Tugendhat would be few people’s choice to unite anything. Like other members of the One Nation group, he is an arch Remainer. He is also the son of a High Court judge and nephew of Lord Tugendhat, a former EU vice president. He is about as establishment as they come.

Tugendhat has already launched his leadership bid in the Telegraph this week. There he states that ‘this nation needs a clean start’. The subtext is clear: no more of that Brexity, populist stuff that attracted millions of new voters to the Conservative Party. No, Tugendhat’s Tories would be a party of centrist flimflam, which would appeal to few beyond the media and political class.

Elsewhere in his Telegraph piece, Tugendhat says that he wants ‘trust’ and ‘service’ to be at the heart of his leadership. This is typical of the man. Give him a few minutes to speak and he will invariably hint at his military past, having served as an officer in Iraq and Afghanistan. This always seems to delight the Tory membership.

But when it comes to actual foreign policy, Tugendhat’s first-hand experience of ill-fated overseas interventionism does not seem to have furnished him with any wisdom. Instead, he is consistently one of the most hawkish members of parliament.

He rightly criticised the UK’s shambolic handling of the withdrawal from Afghanistan last year. Yet he seemed unable to offer any other solution to the then two-decades-old occupation than more of the same. He said last year that the West just needed to show a bit more ‘patience’. After 20 years of military occupation it is not clear that trying to wait out the Taliban, at tremendous social cost to Afghanistan and economic cost to the West, was ever going to work.

Tugendhat has been especially unhinged in relation to Russia. Indeed, Russia’s reprehensible invasion of Ukraine in February prompted Tugendhat to come out with some utterly deranged proposals. So while fellow Tory Remainer Tobias Ellwood was demanding a No Fly Zone over Ukraine, and Tory MP Nickie Aiken was calling on the government to ban Russian children from attending British schools, Tugendhat decided to go one step further. He told the Commons: ‘Given that a hostile state has launched an act of war, we can act now. We can freeze Russian assets in this country – all of them. We can expel Russian citizens – all of them.’

This is the man his political and media chums are positioning as a unifying, moderate, ‘clean start’ candidate. And yet, just months ago, he was calling for the expulsion of foreign citizens. He was promising to punish people based on little more than their ethnic and national identity. This was a deeply immoral proposal. And yet he got away with it.

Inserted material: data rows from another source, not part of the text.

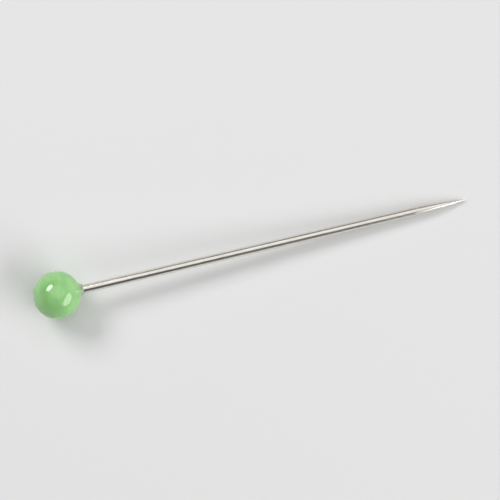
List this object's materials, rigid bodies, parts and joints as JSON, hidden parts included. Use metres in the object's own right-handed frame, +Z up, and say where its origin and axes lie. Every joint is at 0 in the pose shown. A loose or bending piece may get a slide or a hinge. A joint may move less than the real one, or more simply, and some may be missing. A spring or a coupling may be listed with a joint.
{
  "type": "glass-headed straight pin",
  "caption": "Straight sewing pin: a slender polished steel shaft with a long ground point and a light green glass ball fused round its blunt end.",
  "frame": {"origin": "middle of the lying pin's length, on the surface it lies on", "axes": "+X runs from the head towards the point, +Z is up. The shaft slopes down 2.98 degrees towards the point, because the ball and the flank of the point touch the same flat surface."},
  "size_m": [0.03, 0.0032, 0.0032],
  "materials": {
    "steel": "gloss",
    "glass": "gloss"
  },
  "bodies": {
    "root": {"steel_shaft": "steel", "glass_head": "glass"}
  },
  "joints": []
}
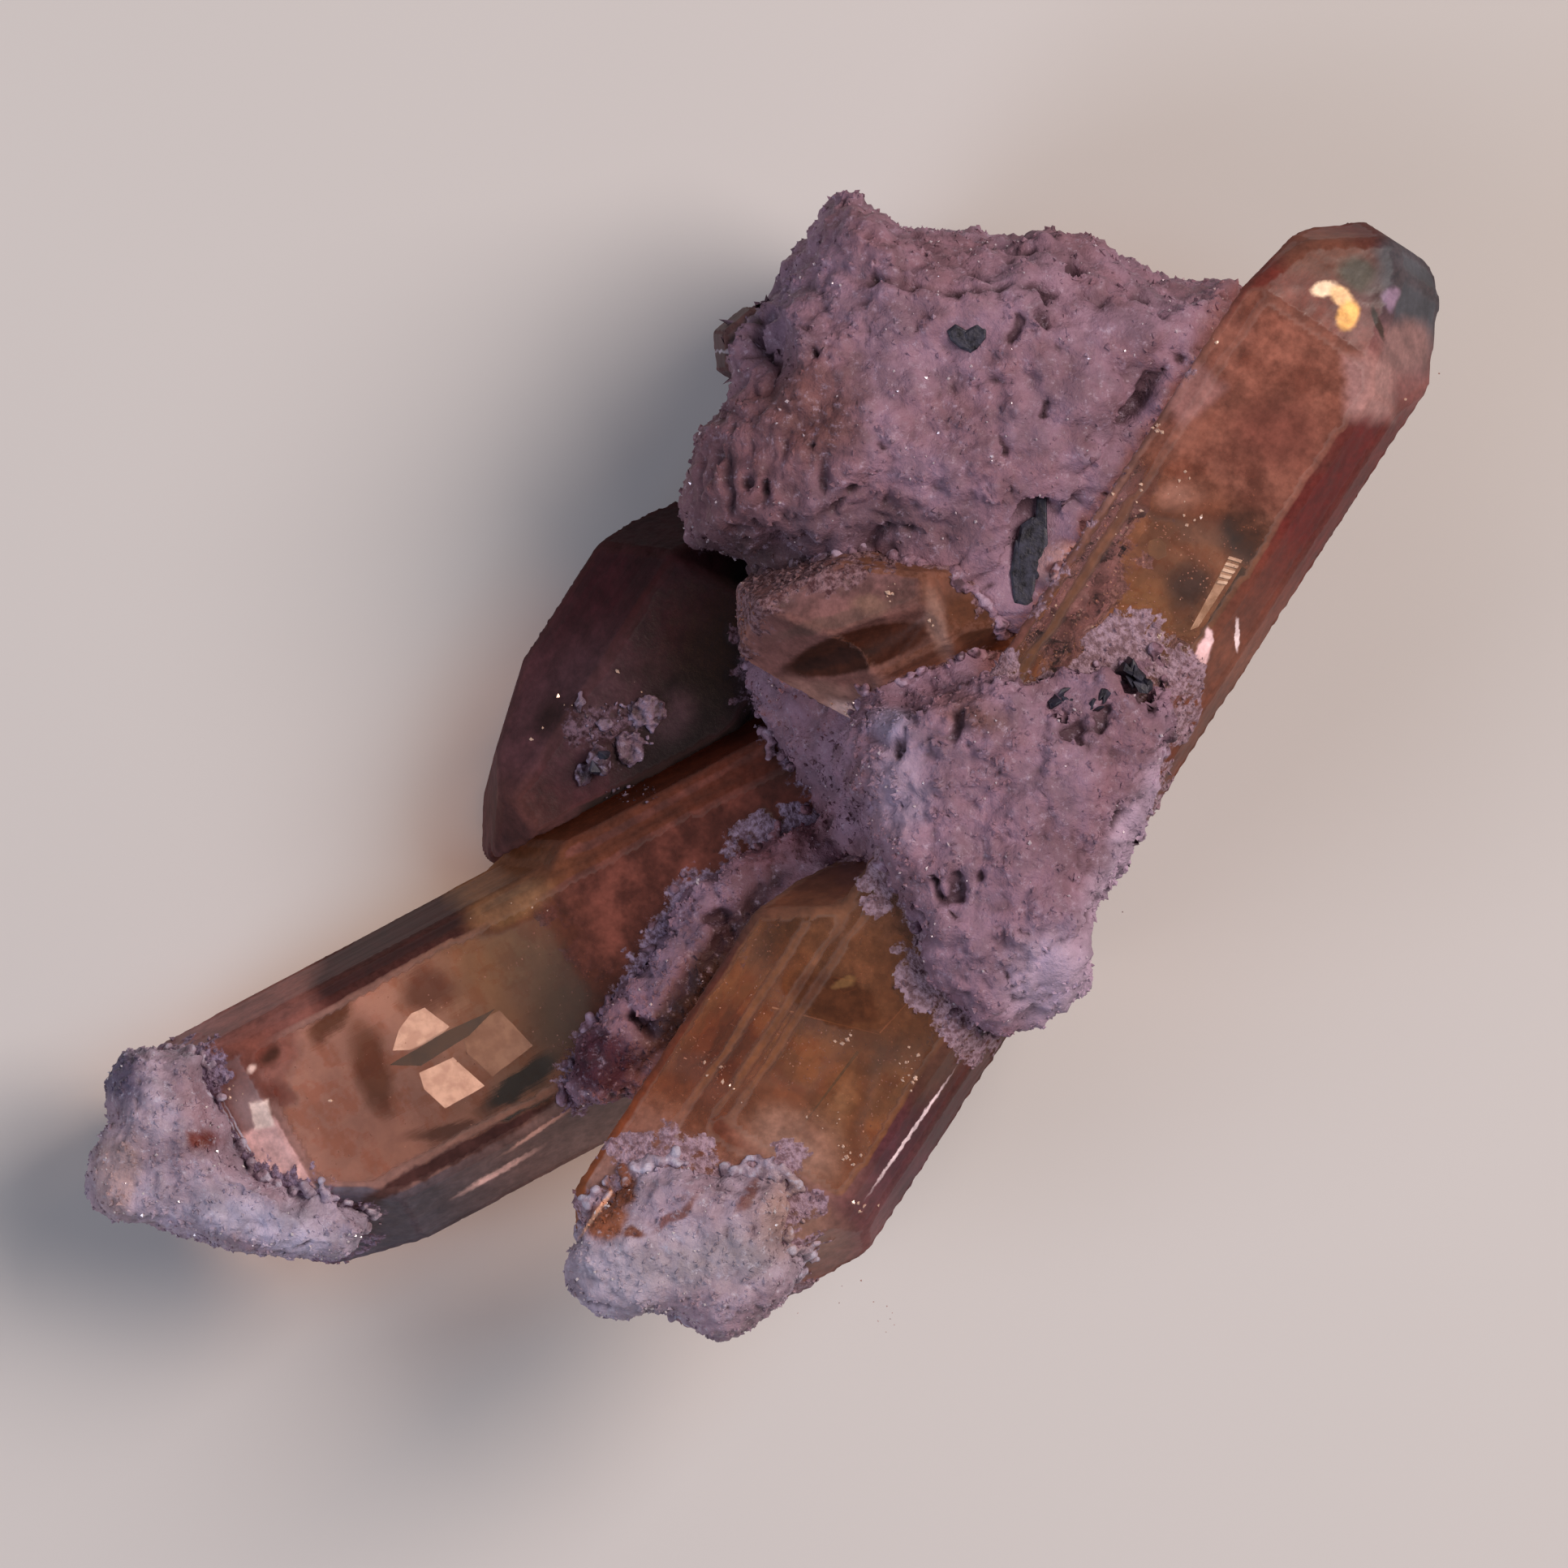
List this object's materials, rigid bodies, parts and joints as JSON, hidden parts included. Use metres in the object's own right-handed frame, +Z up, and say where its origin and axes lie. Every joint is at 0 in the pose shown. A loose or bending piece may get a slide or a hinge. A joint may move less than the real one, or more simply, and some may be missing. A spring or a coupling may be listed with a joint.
{
  "type": "topaz crystal specimen on matrix",
  "caption": "Intergrown sherry topaz prisms with flat terminations, partly crusted, on a loose lump of lavender rhyolite with dark oxide grains; lies on its flat underside.",
  "frame": {"origin": "under the middle of the specimen's box, on the plane it rests on", "axes": "+X along the box's long side towards the long crystal's tip, +Z up from the flat underside to the side that is shown"},
  "size_m": [0.0418, 0.0353, 0.0153],
  "materials": {
    "topaz": "clear to cloudy sherry, vitreous",
    "pale_topaz": "clear champagne, vitreous",
    "rhyolite": "rough, granular, lavender grey",
    "pale_crust": "rough, granular, pale bluish grey",
    "dark_oxide": "submetallic black"
  },
  "bodies": {
    "root": {"topaz_long_crystal": "topaz", "topaz_left_crystal": "pale_topaz", "topaz_back_crystal": "topaz", "topaz_short_crystal": "topaz", "topaz_edge_crystal": "pale_topaz", "rhyolite_matrix": "rhyolite", "crust_left_tip": "pale_crust", "crust_lower_tip": "pale_crust", "crust_back_patch": "pale_crust", "pseudobrookite_blade": "dark_oxide", "dark_grain_1": "dark_oxide", "dark_grain_2": "dark_oxide", "dark_grain_3": "dark_oxide", "dark_grain_4": "dark_oxide", "dark_grain_5": "dark_oxide"}
  },
  "joints": []
}
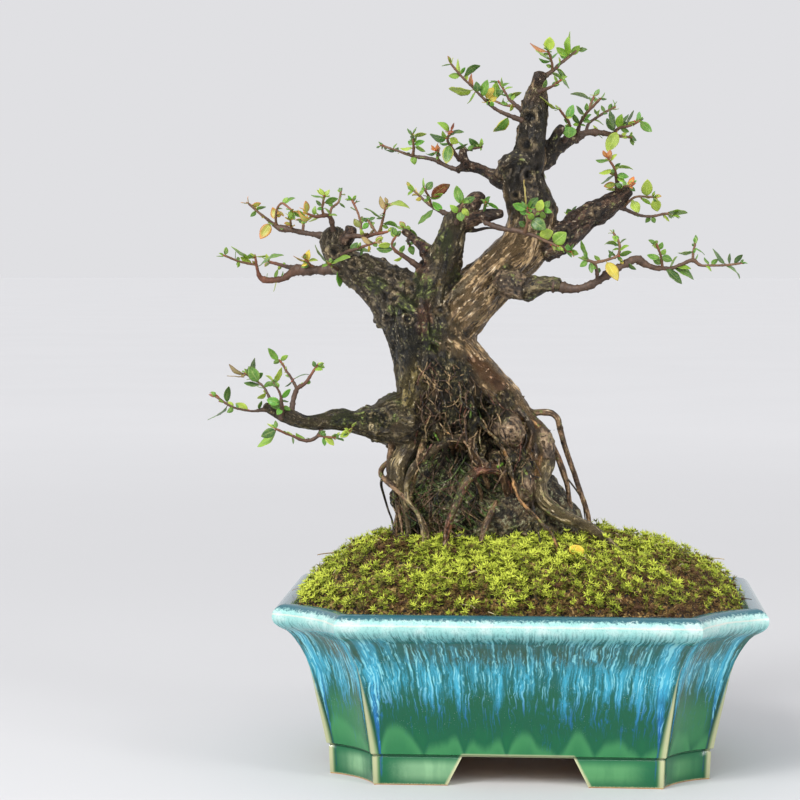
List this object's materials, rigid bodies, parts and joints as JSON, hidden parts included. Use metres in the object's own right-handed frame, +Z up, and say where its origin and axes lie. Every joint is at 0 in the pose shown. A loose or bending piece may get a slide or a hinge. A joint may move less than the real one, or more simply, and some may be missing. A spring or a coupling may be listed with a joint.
{
  "type": "potted bonsai tree",
  "caption": "Old sweet plum bonsai on exposed roots, with small leafy sprays on bare limbs, in a mossy mound in a glazed rectangular pot with indented corners.",
  "frame": {"origin": "on the ground, under the middle of the whole object's box", "axes": "+Z up, +X to the right seen from the pot's front, +Y to the back"},
  "size_m": [0.2846, 0.19, 0.3851],
  "materials": {
    "glaze": "gloss",
    "screen": "matte",
    "soil": "matte",
    "moss": "matte",
    "bark": "satin",
    "foliage": "satin"
  },
  "bodies": {
    "root": {"pot": "glaze", "drain_screen_left": "screen", "drain_screen_right": "screen", "soil": "soil", "moss": "moss", "tree": "bark", "spray_low_left_tip": "foliage", "spray_low_left_fork": "foliage", "spray_low_left_middle": "foliage", "spray_low_left_outer": "foliage", "spray_low_left_under": "foliage", "spray_low_left_inner": "foliage", "spray_left_horizontal": "foliage", "spray_left_limb_front": "foliage", "spray_knob_left": "foliage", "spray_knob_top": "foliage", "spray_knob_right": "foliage", "spray_knob_inner": "foliage", "spray_limb_fork": "foliage", "spray_twig_stub": "foliage", "spray_middle_left": "foliage", "spray_middle_front": "foliage", "spray_hook": "foliage", "spray_centre": "foliage", "spray_right_limb_low": "foliage", "spray_right_limb_back": "foliage", "spray_left_upper": "foliage", "spray_left_upper_stub": "foliage", "spray_left_upper_front": "foliage", "spray_apex_left": "foliage", "spray_apex_back": "foliage", "spray_apex_right": "foliage", "spray_apex_low_right": "foliage", "spray_upper_right": "foliage", "spray_upper_right_top": "foliage", "spray_upper_right_inner": "foliage", "spray_right_limb_top": "foliage", "spray_right_limb_right": "foliage", "spray_lower_right": "foliage", "spray_back_upper": "foliage", "spray_back_left": "foliage", "spray_back_right": "foliage"}
  },
  "joints": []
}
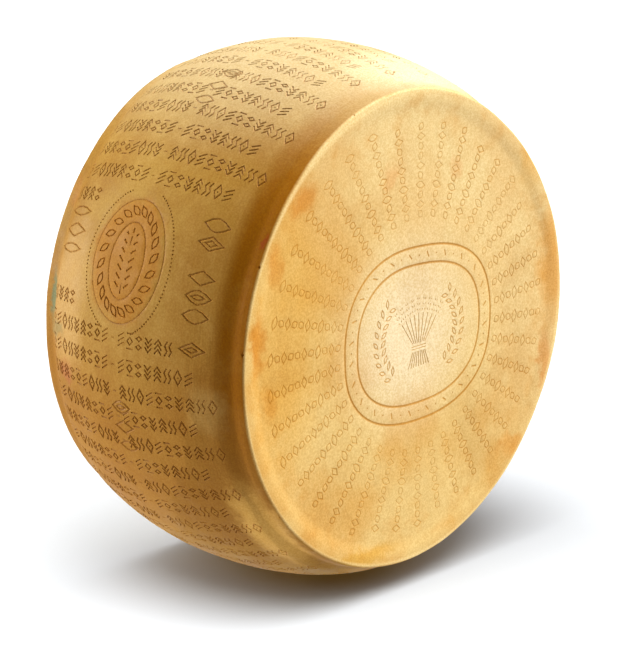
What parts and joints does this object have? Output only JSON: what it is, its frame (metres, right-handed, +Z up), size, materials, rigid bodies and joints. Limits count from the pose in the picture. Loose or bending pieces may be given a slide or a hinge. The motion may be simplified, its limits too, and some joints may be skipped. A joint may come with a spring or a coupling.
{
  "type": "hard cheese wheel",
  "caption": "Whole wheel of hard aged cheese with a bulging barrel, dished faces and a stamped golden rind, standing on its barrel.",
  "frame": {"origin": "middle of the base of the bounding box, on the small flat of the barrel that the wheel rests on", "axes": "+Z up, +Y along the wheel's axis from the front face to the back face, +X to the right seen from the front; the oval seal is on the -X side of the barrel"},
  "size_m": [0.4496, 0.226, 0.4506],
  "materials": {
    "rind": "dry waxy rind with a soft sheen, golden and browned towards the rims"
  },
  "bodies": {
    "root": {"cheese_wheel": "rind"}
  },
  "joints": []
}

While others tolerate Tugendhat’s repugnant ideas, he himself is rather less tolerant of those he is offended by. So when philosopher Roger Scruton, then an unpaid adviser to the Ministry of Housing, was smeared by the New Statesman’s George Eaton as an anti-Semite, Tugendhat called for Scruton to be fired on the spot. When it later emerged that Scruton had been misrepresented by Eaton, who was subsequently demoted by the magazine, Tugendhat could barely bring himself to say sorry. ‘We can only act on the basis of information given’, he said in the most mealy mouthed apology imaginable.

The Scruton affair exposed Tugendhat’s willingness to uncritically accept what the leftish, scalp-hunting press says as true. If he did that as prime minister, there would be a sacking every week.

A prime minister Tugendhat would be a dreadful mistake. He would do nothing to tackle the enormous challenges the UK now faces – as his NIMBY response to the housing crisis demonstrates. He would play up to the woke, scandal-hunting media. And he would happily embroil the nation in every international conflict going.

Britain desperately needs new leadership. But, please, anyone but Tom Tugendhat.

Charlie Peters is a writer. Follow him on Twitter: @CDP1882

Picture by: Chris McAndrew, published under a Creative Commons Attribution 3.0 Unported license.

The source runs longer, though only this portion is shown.